### [Material provided]
• • • • • • •

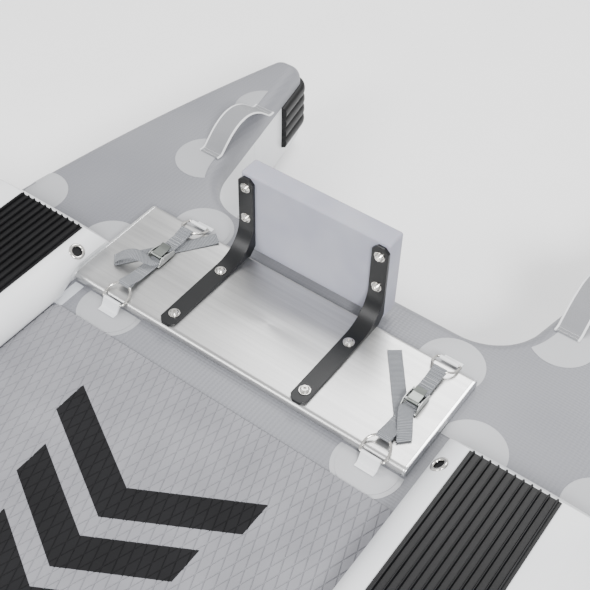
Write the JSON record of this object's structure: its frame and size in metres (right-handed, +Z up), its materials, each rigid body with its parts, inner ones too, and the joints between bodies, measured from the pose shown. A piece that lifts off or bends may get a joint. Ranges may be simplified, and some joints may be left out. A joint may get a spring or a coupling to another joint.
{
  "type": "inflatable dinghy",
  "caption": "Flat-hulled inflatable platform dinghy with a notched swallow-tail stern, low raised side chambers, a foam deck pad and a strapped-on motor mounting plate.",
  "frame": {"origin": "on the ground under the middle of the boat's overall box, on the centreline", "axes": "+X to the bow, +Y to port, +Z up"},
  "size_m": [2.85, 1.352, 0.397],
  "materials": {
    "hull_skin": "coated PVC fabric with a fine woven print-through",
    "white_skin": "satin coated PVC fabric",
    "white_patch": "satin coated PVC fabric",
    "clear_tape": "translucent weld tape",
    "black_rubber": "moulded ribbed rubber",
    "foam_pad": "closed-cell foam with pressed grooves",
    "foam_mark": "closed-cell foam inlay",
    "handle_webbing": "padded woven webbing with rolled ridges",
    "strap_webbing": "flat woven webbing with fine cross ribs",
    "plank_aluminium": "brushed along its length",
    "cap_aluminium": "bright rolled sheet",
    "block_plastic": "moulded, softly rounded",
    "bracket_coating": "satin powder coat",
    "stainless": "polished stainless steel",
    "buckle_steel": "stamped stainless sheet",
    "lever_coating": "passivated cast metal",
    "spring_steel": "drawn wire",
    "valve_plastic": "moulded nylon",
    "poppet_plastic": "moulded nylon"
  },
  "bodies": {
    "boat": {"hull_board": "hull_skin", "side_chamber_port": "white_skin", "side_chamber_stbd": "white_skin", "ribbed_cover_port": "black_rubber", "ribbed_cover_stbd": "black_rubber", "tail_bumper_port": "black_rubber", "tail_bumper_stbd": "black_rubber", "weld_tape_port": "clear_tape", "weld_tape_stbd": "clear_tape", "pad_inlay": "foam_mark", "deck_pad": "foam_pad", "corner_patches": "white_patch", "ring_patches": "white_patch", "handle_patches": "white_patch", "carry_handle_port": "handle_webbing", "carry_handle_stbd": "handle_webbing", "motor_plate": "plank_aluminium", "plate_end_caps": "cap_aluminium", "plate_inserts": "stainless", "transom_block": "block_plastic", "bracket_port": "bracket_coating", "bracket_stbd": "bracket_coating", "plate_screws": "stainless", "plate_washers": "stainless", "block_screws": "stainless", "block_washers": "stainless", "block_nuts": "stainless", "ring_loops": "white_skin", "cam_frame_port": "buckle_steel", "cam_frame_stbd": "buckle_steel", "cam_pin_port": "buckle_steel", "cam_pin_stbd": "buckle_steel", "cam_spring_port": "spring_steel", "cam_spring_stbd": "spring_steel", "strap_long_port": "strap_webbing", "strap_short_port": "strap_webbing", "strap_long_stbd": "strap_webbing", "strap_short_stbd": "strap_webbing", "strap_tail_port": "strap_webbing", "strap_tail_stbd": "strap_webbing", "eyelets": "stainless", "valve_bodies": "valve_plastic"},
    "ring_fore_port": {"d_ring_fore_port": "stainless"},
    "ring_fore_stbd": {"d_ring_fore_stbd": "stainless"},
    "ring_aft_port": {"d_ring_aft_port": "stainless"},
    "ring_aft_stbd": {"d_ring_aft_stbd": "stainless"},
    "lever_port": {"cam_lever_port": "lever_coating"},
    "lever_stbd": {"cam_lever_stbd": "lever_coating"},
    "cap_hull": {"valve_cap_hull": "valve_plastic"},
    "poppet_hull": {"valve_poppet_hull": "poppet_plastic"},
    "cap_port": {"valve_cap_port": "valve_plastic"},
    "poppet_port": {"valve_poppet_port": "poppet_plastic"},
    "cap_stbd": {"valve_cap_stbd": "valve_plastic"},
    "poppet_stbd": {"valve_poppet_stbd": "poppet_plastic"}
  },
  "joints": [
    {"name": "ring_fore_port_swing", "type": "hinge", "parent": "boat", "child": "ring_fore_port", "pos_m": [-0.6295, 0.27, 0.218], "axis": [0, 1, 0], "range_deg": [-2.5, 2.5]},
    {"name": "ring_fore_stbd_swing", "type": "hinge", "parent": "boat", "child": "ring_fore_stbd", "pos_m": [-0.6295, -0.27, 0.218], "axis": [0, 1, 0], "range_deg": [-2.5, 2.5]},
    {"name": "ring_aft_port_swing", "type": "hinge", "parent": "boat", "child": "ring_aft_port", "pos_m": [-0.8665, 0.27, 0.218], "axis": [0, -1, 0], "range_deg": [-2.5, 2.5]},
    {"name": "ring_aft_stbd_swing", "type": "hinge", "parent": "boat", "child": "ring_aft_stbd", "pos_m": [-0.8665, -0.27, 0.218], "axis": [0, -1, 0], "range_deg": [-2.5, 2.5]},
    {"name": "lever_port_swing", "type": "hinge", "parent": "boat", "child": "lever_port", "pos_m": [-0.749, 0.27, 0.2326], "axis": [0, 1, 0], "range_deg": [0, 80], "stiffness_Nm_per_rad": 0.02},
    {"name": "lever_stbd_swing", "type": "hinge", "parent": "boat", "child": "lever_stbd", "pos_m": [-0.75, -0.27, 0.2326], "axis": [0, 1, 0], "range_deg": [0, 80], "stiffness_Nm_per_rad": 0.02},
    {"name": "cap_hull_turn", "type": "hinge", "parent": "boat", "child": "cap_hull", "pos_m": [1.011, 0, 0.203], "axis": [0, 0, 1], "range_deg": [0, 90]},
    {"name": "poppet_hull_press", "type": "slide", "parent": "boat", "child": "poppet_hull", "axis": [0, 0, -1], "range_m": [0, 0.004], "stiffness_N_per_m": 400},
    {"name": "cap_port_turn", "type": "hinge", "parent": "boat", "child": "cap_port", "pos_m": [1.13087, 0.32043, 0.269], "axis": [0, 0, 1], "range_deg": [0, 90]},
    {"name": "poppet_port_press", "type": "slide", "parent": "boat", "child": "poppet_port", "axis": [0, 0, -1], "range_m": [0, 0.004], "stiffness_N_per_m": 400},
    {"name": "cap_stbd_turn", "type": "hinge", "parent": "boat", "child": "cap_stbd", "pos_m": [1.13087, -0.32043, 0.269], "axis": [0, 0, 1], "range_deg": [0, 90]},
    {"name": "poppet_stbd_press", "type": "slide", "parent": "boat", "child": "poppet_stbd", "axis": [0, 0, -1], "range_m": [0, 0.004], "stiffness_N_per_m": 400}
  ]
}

• • • • • • •

### [Goal]
Identify and copy lines that hold the string "materials".

### [Output of the exercise]
Write the JSON record of this object's structure: its frame and size in metres (right-handed, +Z up), its materials, each rigid body with its parts, inner ones too, and the joints between bodies, measured from the pose shown. A piece that lifts off or bends may get a joint. Ranges may be simplified, and some joints may be left out. A joint may get a spring or a coupling to another joint.
  "materials": {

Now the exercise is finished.